We give away too much information! Why are we still passing passwords, and why do we still store passwords in a hashed form?

The world of security is increasingly being built around discrete logarithms. For this I use a generator value (G), a prime number (p) and a random number (x). I then raise G to the power of x, and take mod p:

Val = Gˣ (mod p)

If we take a simple example with Python:

>>> g=92

>>> x=141

>>> p=97

>>> print (g**x) % p

So even if you know g and p, it is difficult to determine the value of x, and you would have to search for it (and where it will generate an almost infinite number of contenders). So how can you prove to me that I know x, without revealing it?

In cryptography, let’s say that Alice wants to prove that Bob knows a value (x), such that:

gˣ (mod p)=Y

where g is a pre-selected value, p is a prime and Y is a result. Both Bob and Alice know these values, and it’s difficult to know the value of x, as there are many values of x that would fit. This is the discrete logarithm problem.

To prove that Bob knows the value of x, he creates a random number (r) and sends the result of this calculation to Alice:

C=gʳ (mod p)

He then sends:

Cipher1=g^(x+r) (mod(p−1))

Alice then calculates:

Cipher2=C.Y (mod p)

If the values are the same (Cipher1 equals Cipher2), Bob has proven that he knows the secret (which is x) [here].

p= 71  (the prime number)
g= 13
x= 60  (the secret)
r= 8  (the random value)
==============
Y=g**x % p= 32

====Bob sends====
C=g**r % p= 6
Cipher1=g^((x+r)%(p-1)) mod p= 50

====Alice calculates====
Cipher2=C.Y mod P= 50

===============

Well done ... we have proven that you know x

Now, let’s cheat and use a value of x=61:

=== Now we will cheat (x=x+1)====

====Eve sends====
C=g**r % p= 6
Cipher1=g^((x+r)%(p-1)) mod p= 11

====Alice calculates====
Cipher2=C.Y mod P= 50

===============

Not proven. You are a cheat!

Non-interactive random oracle access

One of the most widely used methods is the “non-interactive random oracle access” for zero-knowledge proofs. It is defined as the Fiat-Shamir heuristic [1].

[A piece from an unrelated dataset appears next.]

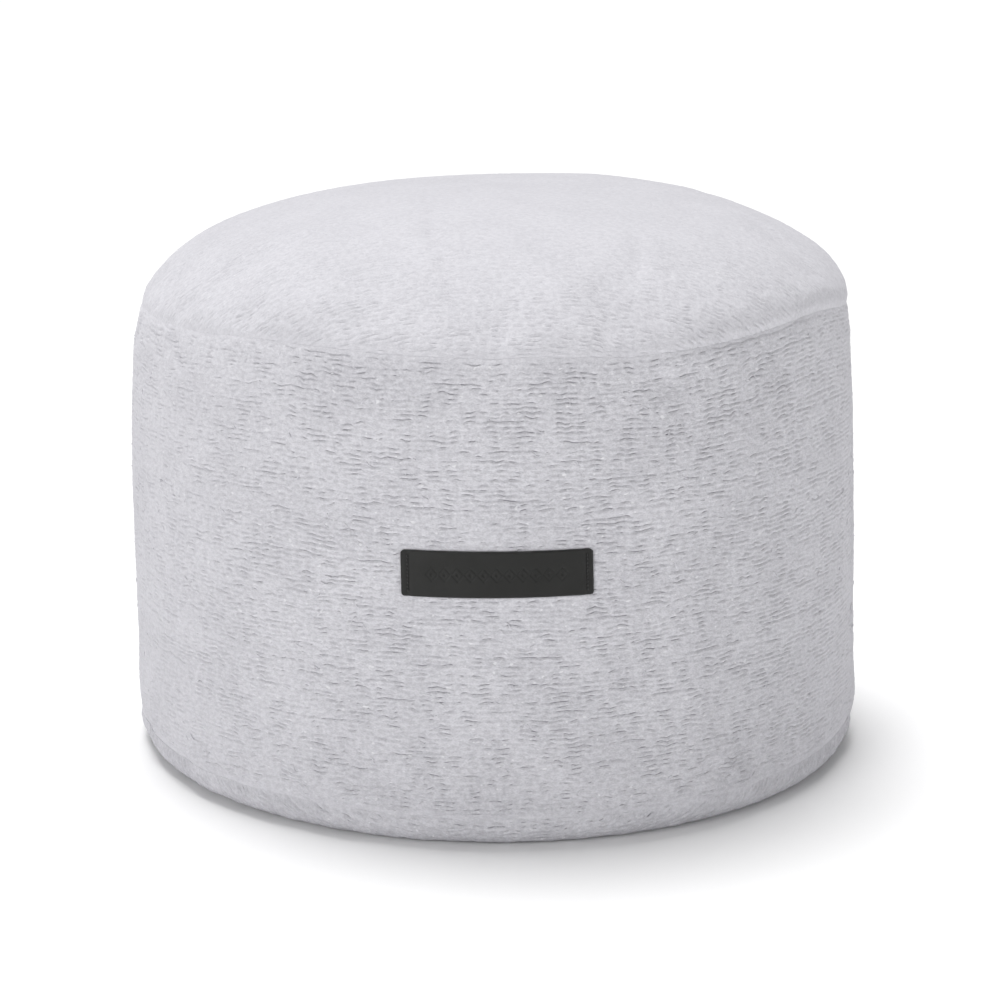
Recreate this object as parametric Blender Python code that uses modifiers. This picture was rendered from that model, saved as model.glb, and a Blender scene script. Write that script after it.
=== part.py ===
"""Round bean bag footstool: a filled drum of bouclé cloth, sewn from three panels, with a leather patch.

Each panel is a filled solid: the cloth that is cut, with its share of the filling behind it. The solids meet
at the sewn seams, a hair apart. The top panel is crowned with a soft shoulder, the side panel is a slightly
barrelled drum that draws in at both seams, and the base panel rounds under to a flat face on the floor.

Metres. +Z is up, the origin is the middle of the floor face, and the patch looks along -Y.
"""

import math

import bmesh
import bpy
import numpy as np

# ------------------------------------------------------------------ driving sizes
FULL_RADIUS = 0.2500        # the drum half way up
HEIGHT = 0.3830             # floor to the middle of the crown
TOP_SEAM_Z = 0.3060
BASE_SEAM_Z = 0.0206
TOP_SEAM_RADIUS = 0.2399
BASE_SEAM_RADIUS = 0.2502
FLOOR_RADIUS = 0.2276       # edge of the flat that rests on the floor
SEAM_GAP = 0.0003           # between two panels, and under the patch

CROWN_SPREAD = 2.804        # how far the flat of the crown reaches out; 2 would be an ellipse
CROWN_SHOULDER = 1.638      # how upright the shoulder starts from the seam; 2 would be an ellipse
BASE_ROUND = 2.354          # the same, for the rounded foot of the drum

# The side's radius at shares of the height between its seams.
#               share  radius
SIDE_BARREL = ((0.00, BASE_SEAM_RADIUS),
               (0.25, 0.2512),
               (0.50, FULL_RADIUS),
               (0.75, 0.2478),
               (1.00, TOP_SEAM_RADIUS))

SEAM_DRAW = 0.0012          # how far a seam's stitches pull the cloth in
SEAM_REACH = 0.0040         # and how far from the seam that pull fades

PATCH_WIDTH = 0.1165        # along the wall
PATCH_HEIGHT = 0.0285
PATCH_THICKNESS = 0.0016
PATCH_CORNER = 0.0026
PATCH_Z = 0.1765
PATCH_AZIMUTH = math.radians(0.55)

# The drum stands a little crooked: over each stretch of height it moves this far along X.
#         from   to     shift
LEANS = ((0.030, 0.220, -0.0028),
         (0.270, 0.350, 0.0065))

SEAM_SWAY = 0.075           # height over which a rise or fall of the top seam fades out

# Where the top seam rides up or down its drum.
#                  azimuth  spread   rise
TOP_SEAM_WAVES = ((-34.0, 15.0, 0.0040),
                  (58.0, 17.0, 0.0100),
                  (22.0, 12.0, -0.0018),
                  (150.0, 30.0, 0.0030),
                  (-125.0, 25.0, -0.0025))

# Where the filling has left the cloth slack or pushed it out.
#          azimuth  height  depth   half width  half height
DENTS = ((25.0, 0.2880, 0.0036, 0.024, 0.012),
         (32.0, 0.2740, -0.0016, 0.018, 0.012),
         (-41.0, 0.2930, -0.0016, 0.024, 0.014),
         (62.0, 0.3380, 0.0030, 0.026, 0.018),
         (112.0, 0.2700, 0.0028, 0.045, 0.030),
         (-100.0, 0.1050, 0.0022, 0.050, 0.040),
         (168.0, 0.1500, 0.0024, 0.060, 0.040),
         (-150.0, 0.2860, 0.0030, 0.034, 0.016),
         (75.0, 0.0900, 0.0018, 0.050, 0.035))

SEGMENTS = 90               # around the drum
CROWN_RINGS = 17
SIDE_RINGS = 20
FOOT_RINGS = 5
PATCH_COLUMNS = 24
PATCH_ROWS = 6

CLOTH_COLOUR = (0.64, 0.62, 0.66, 1.0)
LEATHER_COLOUR = (0.018, 0.018, 0.017, 1.0)
MERGE = 0.00005


# ------------------------------------------------------------------ the settled form
def smooth_step(low, high, value):
    """0 below low, 1 above high, and a smooth S between."""
    share = np.clip((value - low) / (high - low), 0.0, 1.0)
    return share * share * (3.0 - 2.0 * share)


def turn_between(azimuth, centre):
    """Angle from centre to azimuth the short way round, in degrees."""
    return (azimuth - centre + 180.0) % 360.0 - 180.0


def seam_rise(azimuth):
    """How far the top seam rides above its mean height at an azimuth."""
    rise = np.zeros_like(azimuth)
    for centre, spread, height in TOP_SEAM_WAVES:
        rise += height * np.exp(-((turn_between(azimuth, centre) / spread) ** 2))
    return rise


def dent_depth(azimuth, z):
    """How far the cloth is pushed in at a point of the wall or the shoulder."""
    depth = np.zeros_like(z)
    for centre, height, deep, half_width, half_height in DENTS:
        along = np.radians(turn_between(azimuth, centre)) * FULL_RADIUS / half_width
        up = (z - height) / half_height
        depth += deep * np.exp(-(along**2) - up**2)
    return depth


def settle(points):
    """Turned points become the settled form, with its seam's rises, its dents and its lean."""
    x, y, z = points.T
    radius = np.hypot(x, y)
    azimuth = np.degrees(np.arctan2(x, -y))
    reach = radius / FULL_RADIUS

    near_seam = np.exp(-(((z - TOP_SEAM_Z) / SEAM_SWAY) ** 2)) * smooth_step(0.0, 0.05, z)
    lift = seam_rise(azimuth) * near_seam * reach**4
    scale = 1.0 - dent_depth(azimuth, z) * reach**4 / FULL_RADIUS
    lean = sum(shift * smooth_step(low, high, z) for low, high, shift in LEANS)
    return np.stack([x * scale + lean, y * scale, z + lift], axis=1)


def settle_mesh(mesh):
    """Move every point of a mesh to the settled form, and cut its faces into triangles.

    Each face is cut along its shorter diagonal, so that the two sides of a seam are cut alike.
    """
    points = np.empty(len(mesh.vertices) * 3)
    mesh.vertices.foreach_get("co", points)
    mesh.vertices.foreach_set("co", settle(points.reshape(-1, 3)).ravel())
    facets = bmesh.new()
    facets.from_mesh(mesh)
    bmesh.ops.triangulate(facets, faces=facets.faces[:], quad_method="SHORT_EDGE")
    facets.to_mesh(mesh)
    facets.free()


# ------------------------------------------------------------------ profiles
def seam_pull(distance):
    """How far the cloth is drawn in at a distance from a seam."""
    return SEAM_DRAW * np.exp(-((distance / SEAM_REACH) ** 2))


def side_radius(z):
    """The drum's radius at a height: one smooth curve through SIDE_BARREL, less the pull of both seams."""
    share, radius = np.array(SIDE_BARREL).T
    curve = np.polynomial.Polynomial.fit(share, radius, len(share) - 1)
    at = (z - BASE_SEAM_Z) / (TOP_SEAM_Z - BASE_SEAM_Z)
    return curve(at) - seam_pull(TOP_SEAM_Z - z) - seam_pull(z - BASE_SEAM_Z)


def crowded(count, low, high, pull):
    """Count steps from low to high, drawn towards low by a pull above 1."""
    return low + (high - low) * np.linspace(0.0, 1.0, count) ** pull


def crown_profile():
    """From the middle of the crown out to the top seam, and back along the flat inside."""
    turn = crowded(CROWN_RINGS, 0.0, math.pi / 2, 1.25)[::-1]
    edge = TOP_SEAM_Z + SEAM_GAP / 2
    radius = TOP_SEAM_RADIUS * np.cos(turn) ** (2 / CROWN_SPREAD)
    z = edge + (HEIGHT - edge) * np.sin(turn) ** (2 / CROWN_SHOULDER)
    radius -= seam_pull(z - edge)
    radius[0] = 0.0
    outer = list(zip(radius, z))
    return outer + [(radius[-1] * 0.6, edge), (0.0, edge)]


def side_profile():
    """From the flat inside under the crown, down the wall, and back along the flat inside over the base."""
    top = TOP_SEAM_Z - SEAM_GAP / 2
    bottom = BASE_SEAM_Z + SEAM_GAP / 2
    share = 0.5 - 0.5 * np.cos(np.linspace(0.0, math.pi, SIDE_RINGS))
    z = top + (bottom - top) * share
    radius = side_radius(z)
    wall = list(zip(radius, z))
    return [(0.0, top), (radius[0] * 0.6, top)] + wall + [(radius[-1] * 0.6, bottom), (0.0, bottom)]


def foot_profile():
    """From the flat inside out to the base seam, round under, and back along the floor."""
    edge = BASE_SEAM_Z - SEAM_GAP / 2
    turn = np.linspace(0.0, math.pi / 2, FOOT_RINGS)
    radius = FLOOR_RADIUS + (BASE_SEAM_RADIUS - FLOOR_RADIUS) * np.cos(turn) ** (2 / BASE_ROUND)
    z = edge - edge * np.sin(turn) ** (2 / BASE_ROUND)
    radius -= seam_pull(edge - z)
    radius[-1] = FLOOR_RADIUS
    z[-1] = 0.0
    outer = list(zip(radius, z))
    return [(0.0, edge), (radius[0] * 0.6, edge)] + outer + [(FLOOR_RADIUS * 0.6, 0.0), (0.0, 0.0)]


# ------------------------------------------------------------------ scene helpers
def clear_scene():
    """Start from an empty scene."""
    for thing in list(bpy.data.objects):
        bpy.data.objects.remove(thing, do_unlink=True)


def new_collection(name):
    """A collection in the scene."""
    collection = bpy.data.collections.new(name)
    bpy.context.scene.collection.children.link(collection)
    return collection


def new_material(name, colour, roughness, metallic=0.0):
    """A plain principled material."""
    material = bpy.data.materials.new(name)
    material.use_nodes = True
    shader = material.node_tree.nodes["Principled BSDF"]
    shader.inputs["Base Color"].default_value = colour
    shader.inputs["Roughness"].default_value = roughness
    shader.inputs["Metallic"].default_value = metallic
    material.diffuse_color = colour
    return material


def new_object(name, mesh, collection, material):
    """An object of a mesh, in its collection and with its material."""
    thing = bpy.data.objects.new(name, mesh)
    mesh.materials.append(material)
    collection.objects.link(thing)
    return thing


def evaluated_mesh(thing, name):
    """The mesh that an object's modifiers make."""
    depsgraph = bpy.context.evaluated_depsgraph_get()
    depsgraph.update()
    mesh = bpy.data.meshes.new_from_object(thing.evaluated_get(depsgraph))
    mesh.name = name
    return mesh


# ------------------------------------------------------------------ pieces
def turned_panel(name, profile, collection, material):
    """A filled panel: its profile turned about Z, then settled."""
    outline = bpy.data.meshes.new(name + "_profile")
    points = [(radius, 0.0, z) for radius, z in profile]
    outline.from_pydata(points, [(i, i + 1) for i in range(len(points) - 1)], [])
    guide = bpy.data.objects.new(name + "_guide", outline)
    collection.objects.link(guide)

    screw = guide.modifiers.new("turn", "SCREW")
    screw.axis = "Z"
    screw.angle = 2.0 * math.pi
    screw.steps = SEGMENTS
    screw.render_steps = SEGMENTS
    screw.use_merge_vertices = True
    screw.merge_threshold = MERGE

    mesh = evaluated_mesh(guide, name)
    mesh.materials.clear()
    bpy.data.objects.remove(guide, do_unlink=True)
    settle_mesh(mesh)
    mesh.shade_smooth()
    mesh.set_sharp_from_angle(angle=math.radians(50.0))
    return new_object(name, mesh, collection, material)


def front_patch(collection, material):
    """The patch: a flat sheet with rounded corners, laid round the wall and given its thickness."""
    cutting = bmesh.new()
    bmesh.ops.create_grid(cutting, x_segments=PATCH_COLUMNS, y_segments=PATCH_ROWS, size=0.5)
    corners = [vert for vert in cutting.verts if len(vert.link_edges) == 2]
    for vert in cutting.verts:
        vert.co.x *= PATCH_WIDTH
        vert.co.y *= PATCH_HEIGHT
    bmesh.ops.bevel(cutting, geom=corners, offset=PATCH_CORNER, segments=4, affect="VERTICES", profile=0.5)

    for vert in cutting.verts:
        azimuth = PATCH_AZIMUTH + vert.co.x / FULL_RADIUS
        z = PATCH_Z + vert.co.y
        radius = float(side_radius(np.array(z))) + SEAM_GAP
        vert.co = (radius * math.sin(azimuth), -radius * math.cos(azimuth), z)
    mesh = bpy.data.meshes.new("front_patch")
    cutting.to_mesh(mesh)
    cutting.free()
    settle_mesh(mesh)
    patch = new_object("front_patch", mesh, collection, material)

    wall = patch.modifiers.new("thickness", "SOLIDIFY")
    wall.thickness = PATCH_THICKNESS
    wall.offset = 1.0
    edge = patch.modifiers.new("rounded edge", "BEVEL")
    edge.width = 0.0003
    edge.segments = 1
    edge.limit_method = "ANGLE"
    edge.angle_limit = math.radians(50.0)
    mesh.shade_smooth()
    return patch


def main():
    """Build the footstool's four pieces."""
    clear_scene()
    footstool = new_collection("bean_bag_footstool")
    cloth = new_material("boucle_cloth", CLOTH_COLOUR, 0.95)
    leather = new_material("black_leather", LEATHER_COLOUR, 0.55)

    turned_panel("top_panel", crown_profile(), footstool, cloth)
    turned_panel("side_panel", side_profile(), footstool, cloth)
    turned_panel("base_panel", foot_profile(), footstool, cloth)
    front_patch(footstool, leather)


main()
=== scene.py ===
"""Looks of a round bean bag footstool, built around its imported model.

The footstool is a filled drum of bouclé cloth with a crowned top, sewn from a top panel, a side panel and a
base panel, with a small black leather patch in front. Each panel is a ground cloth in the shape that the
filling gives it, and over it lie the cloth's weft yarns, row by row, puffed and pinched as they were woven.

Metres. +Z is up, the origin is the middle of the floor face, and the patch looks along -Y. An azimuth is an
angle about +Z from the patch's side, towards +X.
"""

import logging
import math
from dataclasses import dataclass, field
from enum import Enum

import bpy
import numpy as np
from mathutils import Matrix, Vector


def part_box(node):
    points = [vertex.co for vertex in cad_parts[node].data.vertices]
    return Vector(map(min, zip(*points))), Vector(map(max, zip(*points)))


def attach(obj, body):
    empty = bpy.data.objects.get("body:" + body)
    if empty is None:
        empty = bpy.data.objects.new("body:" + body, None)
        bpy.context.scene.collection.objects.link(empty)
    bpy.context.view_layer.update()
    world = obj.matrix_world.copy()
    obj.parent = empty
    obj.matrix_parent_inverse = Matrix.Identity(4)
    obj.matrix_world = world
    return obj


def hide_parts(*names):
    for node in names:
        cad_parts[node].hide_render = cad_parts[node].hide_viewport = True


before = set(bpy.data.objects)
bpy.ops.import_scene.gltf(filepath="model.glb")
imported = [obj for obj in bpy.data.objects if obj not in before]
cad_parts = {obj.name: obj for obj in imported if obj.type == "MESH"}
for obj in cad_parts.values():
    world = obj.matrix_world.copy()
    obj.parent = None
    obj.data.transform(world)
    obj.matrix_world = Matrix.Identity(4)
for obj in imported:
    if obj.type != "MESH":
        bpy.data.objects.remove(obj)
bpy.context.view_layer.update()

LOG = logging.getLogger("footstool")
MM = 0.001
TAU = 2.0 * math.pi

Array = np.ndarray
Place = tuple[float, float, float]
Tint = tuple[float, float, float, float]
Bells = tuple[Place, ...]
Fold = tuple[float, float, float, float, float, float]


class Slot(Enum):
    """The record's material slots."""

    CLOTH = "cloth"
    LEATHER = "patch_leather"


# ---------------------------------------- small numpy tools
def smooth_step(low: float, high: float, value: Array) -> Array:
    """Rise from 0 at low to 1 at high along a cubic S.

    Args:
        low: Where the rise starts.
        high: Where it ends.
        value: Where it is read.

    Returns:
        The rise at each value.
    """
    share = np.clip((value - low) / (high - low), 0.0, 1.0)
    return share * share * (3.0 - 2.0 * share)


def turn_between(azimuth: Array, centre: float) -> Array:
    """Angle from a centre to each azimuth, the short way round, all in radians."""
    return (azimuth - centre + math.pi) % TAU - math.pi


def bells_at(azimuth: Array, bells: Bells) -> Array:
    """Sum of bells round the drum, each given by its azimuth and spread in degrees and its height."""
    total = np.zeros_like(azimuth)
    for centre, spread, high in bells:
        off = np.degrees(turn_between(azimuth, math.radians(centre)))
        total = total + high * np.exp(-((off / spread) ** 2))
    return total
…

In the case we will look at the use of a hash value for the non-interactive random oracle part. Normally Alice would pass a random value to whoever it is that wants to prove her identity, but in this case she will use the hash value to randomise the puzzle and answer.

The stages are:

1. First everyone agrees on a puzzle and has a secret (x). The puzzle is:

y=gˣ

where we agree on g and x is the secret that Alice proves that she knows. Let’s say that g is 13, and x is 11, so gˣ is:

1792160394037

2. Next Alice generates a random number (v) and calculates t, which is:

t=gᵛ

Let’s say that the value of v is 8. This gives t of:

815730721

3. She now computes a hash value (c) created from g, y and t:

c=MD5(g+y+t)

Let’s say this gives us 12 (we would normally limit the range of the value produced).

4. Now she computes r of r=v−c×t to get:

-124

5. Now she sends out t and r to prove her identity:

[815730721, -124]

6. Everyone who knows who wants to prove her ID will then compute (where c can be calculated as a hash of g, y and t):

t=gʳ×y-c

In this case the calculation gives 815,730,720, which is the same as the value of t that Alice sent, so they have proven her ID [here].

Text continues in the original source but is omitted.